= Exercise directions =
Report the number of lines that hold the string "FreeCAD". Leave out any other text.

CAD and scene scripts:
- - - -
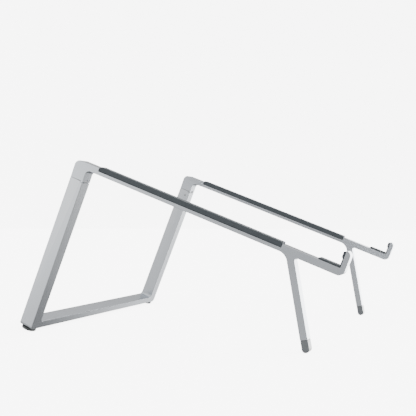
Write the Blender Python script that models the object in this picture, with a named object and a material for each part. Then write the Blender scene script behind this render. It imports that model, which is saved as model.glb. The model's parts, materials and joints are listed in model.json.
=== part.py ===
"""Folding laptop stand.

A U-shaped rear leg frame carries two side arms. Each arm is one forged piece: a rear knuckle that stands on
the frame's post, a thin rail with a silicone pad, a front hook and a small front leg. A hidden hinge at the
top of each post lets the arm fold down in front of the frame.

The pieces are drawn in the stand's own tilted frame, whose origin is the hinge axis: X across the stand,
Y along the rail towards the rear, Z square to the rail. One empty leans that frame to the working tilt and
stands it on the floor, and a second turns the rear frame's pieces a little further back about the hinge.
Lateral places are given as depths in from a side's outer face.
"""

from math import cos, pi, radians, sin, tan

import bmesh
import bpy
from mathutils import Vector

MM = 0.001

# Overall sizes
STAND_WIDTH = 240.0 * MM
ARM_LENGTH = 247.0 * MM  # rear face of the knuckle to the front of the hook
ARM_TILT = radians(21.0)  # rails above the floor plane
POST_SPLAY = radians(0.95)  # how far over a right angle the posts open from the rails
FRAME_HEIGHT = 139.4 * MM  # along the post, parting line to the underside of the bar

# Rear leg frame
POST_WIDTH = 12.0 * MM
POST_DEPTH = 13.0 * MM
BAR_THICKNESS = 6.3 * MM
FRAME_OUTER_RADIUS = 3.0 * MM
FRAME_INNER_RADIUS = 3.5 * MM
FRAME_EDGE = 0.45 * MM
POST_SPARE = 1.0 * MM  # the posts are drawn this much too tall, then trimmed square to the rails

# Side arm
ARM_WIDTH = 9.5 * MM
KNUCKLE_DROP = 10.5 * MM  # parting line to the underside of the rail
RAIL_HEIGHT = 5.9 * MM
RAIL_SEAT_HEIGHT = 3.0 * MM  # underside of the rail to the floor of the pad's recess
RECESS_REAR_INSET = 24.2 * MM  # rear face of the knuckle to the recess
RECESS_FRONT_INSET = 51.0 * MM  # front of the hook to the recess
HOOK_THICKNESS = 4.0 * MM
HOOK_HEIGHT = 19.4 * MM
HOOK_TOP_RADIUS = 3.6 * MM
HOOK_LIP_RADIUS = 0.35 * MM
HOOK_HEEL_RADIUS = 5.0 * MM
KNUCKLE_TOP_RADIUS = 5.0 * MM
KNUCKLE_FILLET = 4.0 * MM
RECESS_RADIUS = 0.4 * MM
ARM_EDGE = 0.45 * MM

# Front leg
LEG_INSET = 42.9 * MM  # front of the hook to the leg's centre line, at the underside of the rail
LEG_THICKNESS = 5.9 * MM
LEG_ANGLE = radians(59.0)  # between the leg and the rail's front end
LEG_REAR_FILLET = 9.0 * MM
LEG_FRONT_FILLET = 2.0 * MM
CAP_LENGTH = 9.7 * MM
TENON_LENGTH = 5.5 * MM
TENON_THICKNESS = 2.9 * MM
TENON_WIDTH = 5.6 * MM
TENON_OVERLAP = 2.0 * MM

# Silicone pads
PAD_PROUD = 1.5 * MM  # both pads stand this far above the top of the arm
PAD_SIDE_INSET = 0.4 * MM
PAD_END_RADIUS = 1.0 * MM
PAD_EDGE = 0.3 * MM
PAD_PEG_RADIUS = 1.5 * MM
PAD_PEG_DEPTH = 1.6 * MM
PAD_PEG_COUNT = 3
LINING_REACH = 18.0 * MM  # inside of the hook to the rear end of the lining
LINING_THIN = 1.0 * MM
LINING_THICK = 2.0 * MM
LINING_STEP = 6.6 * MM  # top of the lining's floor to the thicker lip
LINING_TOP_GAP = 1.0 * MM
LINING_TOP_RADIUS = 0.8 * MM

# Rear foot
FOOT_RADIUS = 6.4 * MM
FOOT_HEIGHT = 2.31 * MM
FOOT_EDGE_RADIUS = 0.6 * MM
FOOT_SIDE_INSET = 6.9 * MM
FOOT_STEM_RADIUS = 2.2 * MM
FOOT_STEM_HEIGHT = 3.6 * MM

# Hinge
LUG_RADIUS = 1.1 * MM
LUG_INSET = 0.1 * MM  # the lugs lie this far inside the post's front, outer and inner faces
OUTER_LUG_END = 3.8 * MM  # outer face to the inner end of the outer lug
HINGE_SKIN = 2.0 * MM  # outer face to the dowels and to the blind end of the pin's bore
PIN_RADIUS = 0.55 * MM
PIN_END_INSET = 0.4 * MM
WASHER_THICKNESS = 0.4 * MM
WASHER_GAP = 0.1 * MM
TONGUE_WIDTH = 3.2 * MM
TONGUE_DEPTH = 6.4 * MM
TONGUE_LENGTH = 17.0 * MM
EYE_INSET = 0.1 * MM  # the eye is ground this much thinner on each side than the blade
ROUND_SEGMENTS = 32  # round the pin, the lugs, the eye and their bores
DOWEL_RADIUS = 1.0 * MM
DOWEL_END_INSET = 0.5 * MM
DOWEL_DROPS = {"upper": 5.5 * MM, "lower": 12.5 * MM}  # below the parting line

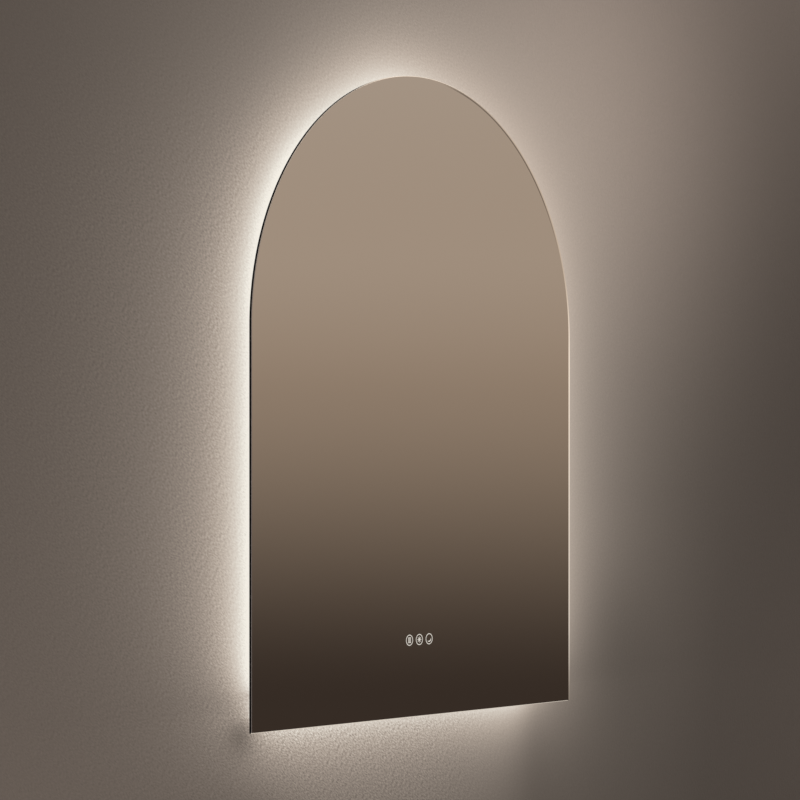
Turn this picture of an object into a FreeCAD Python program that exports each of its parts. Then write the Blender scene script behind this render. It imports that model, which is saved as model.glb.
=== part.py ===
import FreeCAD, Part
import math
import os
from FreeCAD import Vector

# Lighted bathroom mirror: an arched sheet of mirror glass on a shallow aluminium light frame.
# Millimetres. X runs right along the wall, Z up and Y into the wall, whose face is Y = 0.
# The origin is the middle of the row of screw holes in the wall rail.
# A "height" is measured up from the glass's bottom edge, an "inset" inwards from its outline.

# Mirror glass
mirror_width = 800.0
mirror_height = 1000.0
glass_thickness = 5.0
glass_arris = 1.0
rail_height = 750.0         # the wall rail's screw holes

# Layers between the wall and the glass
bumper_thickness = 3.5
frame_depth = 30.0
tape_thickness = 1.2
film_thickness = 0.3
film_inset = 2.0

# Bent light frame
frame_inset = 58.0          # outer face of its web
frame_wall = 1.5
front_flange = 15.5
rear_flange = 12.0
channel_width = 14.0        # between the two lips that hold the diffuser
lip_reach = 4.5
lip_wall = 1.2
bead_height = 0.6
bead_length = 1.0
tape_width = 12.0

# Opal diffuser and light strips
diffuser_reach = 8.0        # outer face, from the web
diffuser_wall = 1.2
clip_gap = 0.3
hook_length = 1.2
corner_gap = 12.0           # from the frame's corner to a diffuser's end
cap_thickness = 1.5
strip_width = 10.0
strip_thickness = 0.4
strip_margin = 4.0          # from a diffuser's end to the strip's end
chip_pitch = 40.0
chip_length = 5.0
chip_width = 5.0
chip_height = 1.6
jumper_width = 6.0
jumper_thickness = 0.6

# Corner brackets
bracket_arm = 45.0
bracket_width = 18.0
bracket_wall = 2.0
bracket_screw = 28.0        # from the corner, on each arm
small_screw = 1.5           # shank radius
screw_gap = 0.1
small_head = 2.9
small_head_height = 1.6

# Wall rail and hanger
rail_length = 440.0
rail_plate = 30.0
rail_wall = 2.0
rail_hole = 2.75
rail_hole_outer = 400.0     # between centres
rail_hole_inner = 133.0
rail_reach = 6.5            # wall to the front of the rail's lip
lip_rise = 14.0
hanger_wall = 2.0
hanger_plate = 34.0
hook_length_x = 460.0
hook_side_gap = 0.8
hook_tip_gap = 0.3
lead_in = 0.8
hanger_end_gap = 0.5
slot_length = 70.0
slot_width = 12.0
slot_pitch = 110.0
slot_count = 4
rivet_shank = 1.6
rivet_head = 3.0
rivet_head_height = 1.2
rivet_steps = [9.0, 27.0]   # up from the hanger plate's lower edge

# Rubber bumpers
bumper_length = 30.0
bumper_width = 10.0
bumper_height = 200.0
bumper_spacing = 440.0

# Leads
lead_depth = 28.5           # centre line, from the wall
mains_lead = 2.5            # radius
low_lead = 1.8
earth_lead_radius = 1.5
entry_gap = 0.2
lead_tail = 4.0             # how far a lead reaches into a housing
touch_bend = 30.0
touch_lead_left = 90.0      # from the power supply's left end
side_lead_inset = 15.0      # demister and earth leads, from the wiring box's right side
lights_bend = 60.0
lights_run = 25.0           # straight lead into the light channel
lights_step = 35.0          # along the wall while the lead steps back
lead_poke = 1.0             # past the inside of a thin wall
grommet_wall = 2.4
grommet_lip = 1.6
grommet_lip_thickness = 1.5
clip_width = 12.0
clip_length = 8.0
clip_wall = 1.6
clip_slit = 1.4

# Power supply
pad_thickness = 1.2
pad_width = 30.0
pad_inset = 10.0            # from a housing's ends
pad_margin = 5.0            # from its upper and lower sides
driver_left = -230.0
driver_length = 180.0
driver_width = 46.0
driver_height = 190.0
driver_base_depth = 13.5
driver_cover_depth = 8.5
case_wall = 1.8
case_corner = 3.0
case_edge = 0.9
small_corner = 2.5
tongue_height = 2.0
tongue_wall = 0.8
boss_radius = 3.4
boss_inset = 5.4
board_thickness = 1.6
board_rest = 3.0
board_rib = 2.0
board_gap = 6.0             # from the screw bosses
part_gap = 1.0              # from the tallest part to the cover
transformer_length = 28.0
transformer_width = 24.0
heat_sink_wall = 3.0
heat_sink_inset = 20.0
heat_sink_height = 12.0
capacitor_radius = 5.5
capacitor_height = 13.0
capacitor_pitch = 16.0
vent_count = 7
vent_pitch = 8.0
vent_width = 2.5
vent_length = 22.0
case_screw = 1.4
case_screw_length = 14.0
lead_spread = 9.0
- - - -
= Response to this task =
3